Adam Smith, 1723—1790, a Scottish philosopher and economist, is the intellectual godfather of capitalism and of much of contemporary economic thought. Because he almost single-handedly created the analytic scaffolding upon which our economy is built today, I have dedicated this site to him in spirit.
One of the outstanding figures in the Scottish Enlightenment, his most famous work by far is [An Inquiry into the Nature and Causes of] The Wealth of Nations, published in the remarkably fitting year of 1776. According to The Encyclopedia of Economics, because of the breadth, clarity, and durability of his thought, he remains to this day "truly the alpha and omega of economic science."

Adam Smith was born in a small village in Kirkcaldy, Scotland (just north of Edinburgh, across the Firth of Forth). His father died before he was born, and his widowed mother raised him until he entered the University of Glasgow at age fifteen. He later attended Balliol College at Oxford, graduating with an extensive knowledge of European literature and an enduring contempt for English schools.
After delivering a series of well-received lectures, he was
made first chair [professor] of logic (1751), then chair of
moral philosophy (1752), at Glasgow University, and in 1759
published his first major work, The Theory of Moral Sentiments. Although
oft [mis-]characterized today as someone who trumpeted the
virtues of self-interest, Smith in fact held a more nuanced
view. He could write both that:
"How selfish soever man may be supposed, there are evidently some principles
in his nature which interest him in the fortune of others and render their
happiness necessary to him though he derives nothing from it except the
pleasure of seeing it."
and that
"It is not from the benevolence of the butcher, the brewer, or the baker,
that we can expect our dinner, but from their regard to their own interest."
From 1764 through 1766 he enjoyed a highly lucrative position as personal tutor to the young duke of Buccleuch, a period spent living in and traveling through France and Switzerland. During these travels Smith met and enjoyed extended conversations with such intellectual heavyweights of the period as Voltaire, Rousseau, d'Alembert, Quesnay, and Montesquieu. For his service as tutor he earned a life pension, and he immediately chose to return to Kirkcaldy to write what would become The Wealth of Nations.
In his final years he was commissioner of customs at Edinburgh (his father had held the same position) and traveled in the same intellectual circles as David Hume, Samuel Johnson, Edward Gibbon, and even Benjamin Franklin. A century before the American Civil War, he reasoned his way into a position as a strong advocate for abolition.
Adam Smith never married. He died in Edinburgh on July 19, 1790 at age 67; only after his death was it learned he had anonymously channeled a large portion of his income to charities.

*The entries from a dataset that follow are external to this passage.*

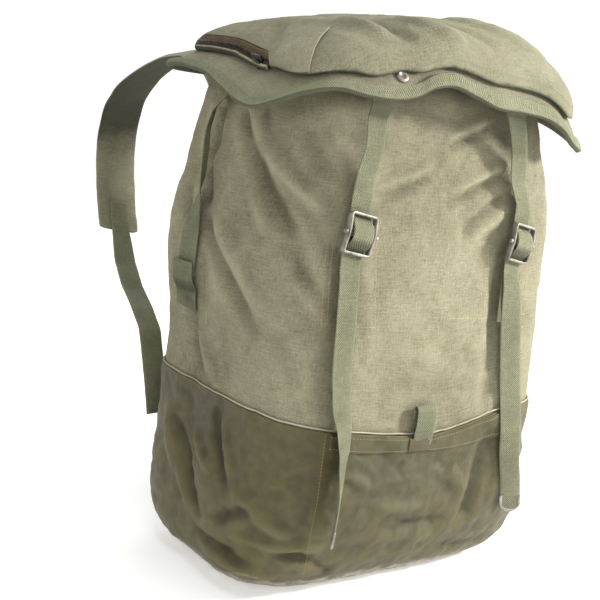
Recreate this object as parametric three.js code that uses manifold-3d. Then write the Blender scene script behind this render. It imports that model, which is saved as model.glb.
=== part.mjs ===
// A large canvas rucksack with a coated lower bag, a zipped lid held by two webbing straps,
// and two shoulder straps. It is modelled standing on the flat of its base and then moved,
// so that its origin is where the shoulders carry it.
// +Z is up, the front with its two buckles faces -Y, the wearer stands at +Y and the wearer's left is -X.

import * as THREE from "three";
import { mergeVertices } from "three/addons/utils/BufferGeometryUtils.js";
import Module from "manifold-3d";

const wasm = await Module();
wasm.setup();

// Cloth and webbing
const CLOTH = 2;
const GAP = 0.4;
const WEBBING_WIDTH = 25;
const WEBBING = 1.8;
const REST = 0.9;
const ROUND_SIDES = 12;

// Half the distance over which the slope of the bag's surface is taken
const SLOPE_STEP = 6;

// The bag
const BAG_WIDTH = 348;
const BAG_DEPTH = 278;
const SEAM_HEIGHT = 177;
const SEAM_LAP = 14;
const COLUMNS = 44;
const PIPING_RADIUS = 1.7;
const PIPING_SQUASH = 0.9;

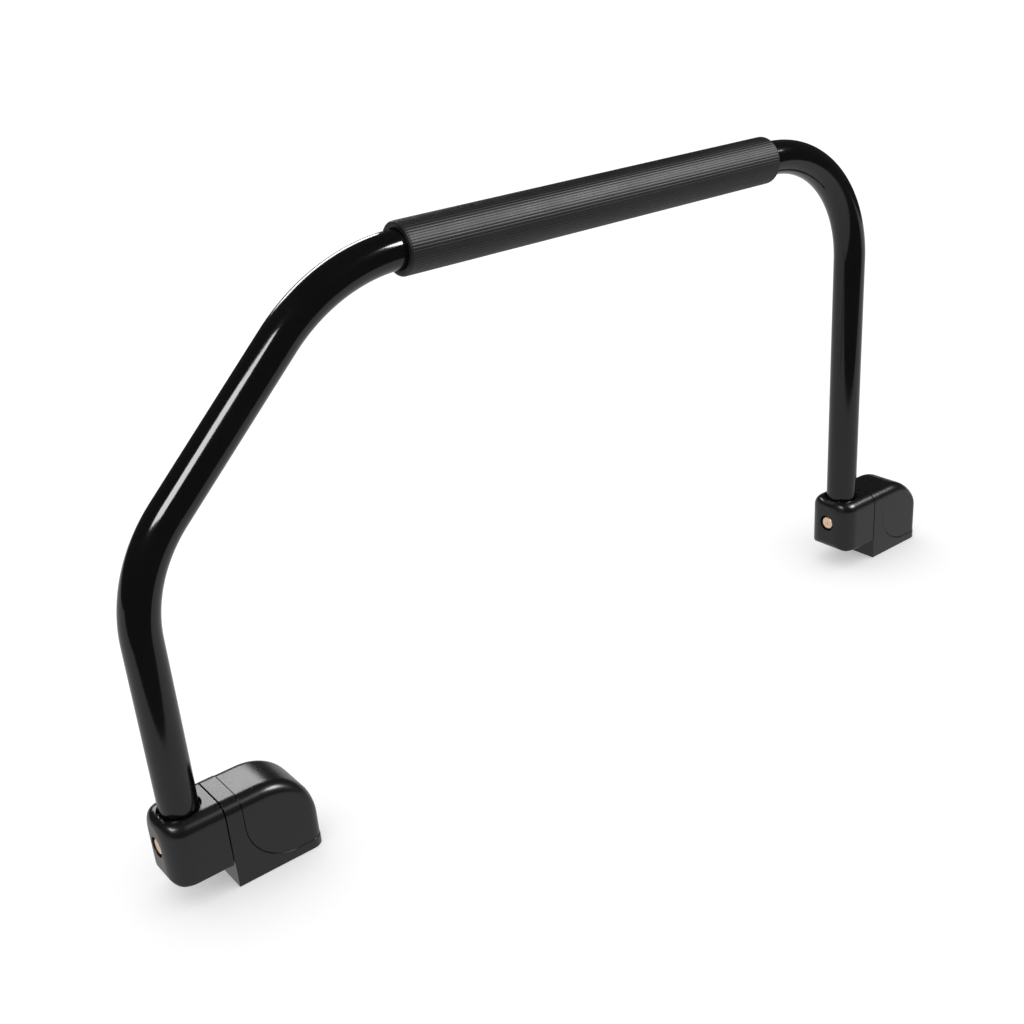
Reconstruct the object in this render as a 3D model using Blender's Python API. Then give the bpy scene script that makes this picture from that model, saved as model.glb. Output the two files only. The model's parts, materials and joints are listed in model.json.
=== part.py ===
"""Folding assist rail: a bent round tube with a foam grip, carried by two pivoting mounts.

The origin is on the mounting plane, midway along the whole rail. +X runs along the pivot
axis from the left mount to the right one, +Y points to the rear, and +Z points out of the
mounting plane. Both mounts are of the same hand: the rail lifts off its bases towards -X
and then swings about the pivot axis. All sizes are in metres.
"""

import math

import bmesh
import bpy
from mathutils import Vector

# Rail tube
TUBE_DIAMETER = 0.0286
TUBE_WALL = 0.0016
LEG_SPACING = 0.7264          # from one leg's axis to the other's
GRIP_HEIGHT = 0.4219          # of the top run's axis above the mounting plane
LOWER_BEND_HEIGHT = 0.2531    # where the left leg's axis meets the slope's axis
SLOPE_REACH = 0.1747          # how far along +X the slope runs to the top run
LOWER_BEND_RADIUS = 0.1139
UPPER_BEND_RADIUS = 0.1467
CORNER_BEND_RADIUS = 0.1104
BEND_STEP = math.radians(7.5)
TUBE_SIDES = 24

# Foam grip
GRIP_WALL = 0.0050
GRIP_START_OVERRUN = 0.0016   # back over the upper bend's end
GRIP_END_MARGIN = 0.0096      # short of the corner bend's start
GRIP_RIBS = 53
RIB_DEPTH = 0.0005
GRIP_END_CHAMFER = 0.0008

# Mount: the x values are from the leg's axis, the heights from the mounting plane
MOUNT_HALF_WIDTH = 0.0242
MOUNT_TOP = 0.0707
MOUNT_TOP_FILLET = 0.0104
PIVOT_DEPTH = 0.0238          # of the pivot axis below the mount's top

HOUSING_BOTTOM = 0.0192
HOUSING_NOSE_WALL = 0.0072    # from the tube to the housing's -X end
HOUSING_BACK_WALL = 0.0084    # from the tube to the housing's +X end
HOUSING_CORNER_RADIUS = 0.0165
HOUSING_NOSE_FILLET = 0.0070
HOUSING_CHIN_FILLET = 0.0080  # under the nose
HOUSING_BOTTOM_FILLET = 0.0025
SOCKET_FLOOR = 0.0040
TUBE_RECESS_DEPTH = 0.0040
TUBE_RECESS_MARGIN = 0.0019

SWIVEL_GAP = 0.0009           # between the housing's face and the base's face
BAND_THICKNESS = 0.0125
WEB_THICKNESS = 0.0050
BASE_WALL = 0.0030
BASE_FLOOR = 0.0050
BASE_RIM_HEIGHT = 0.0072
SEAM_RADIUS = 0.0385          # of the concave line where the cap meets the base
CAP_LENGTH = 0.0604
CAP_DOME_RADIUS = 0.0429
CAP_CORNER_RADIUS = 0.0100
CAP_WALL = 0.0024
BAND_STEP = 0.0004            # how far the base's band stands out beyond the cap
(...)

Today Smith's reputation rests primarily on his explanation of how the division of labor immensely enhances productivity; on his cogent arguments on "the unreasonableness of restraints upon the importation from foreign countries of such goods as can be made at home;" and, perhaps most memorably, on his fundamental insight that earning income through one's labor also benefits society, because to earn income in a competitive market, one must produce something others value.
He expressed it thus in his enduring metaphor: "By directing that industry in such a manner as its produce may be of greatest value, he intends only his own gain, and he is in this, as in many other cases, led by an invisible hand to promote an end which was no part of his intention."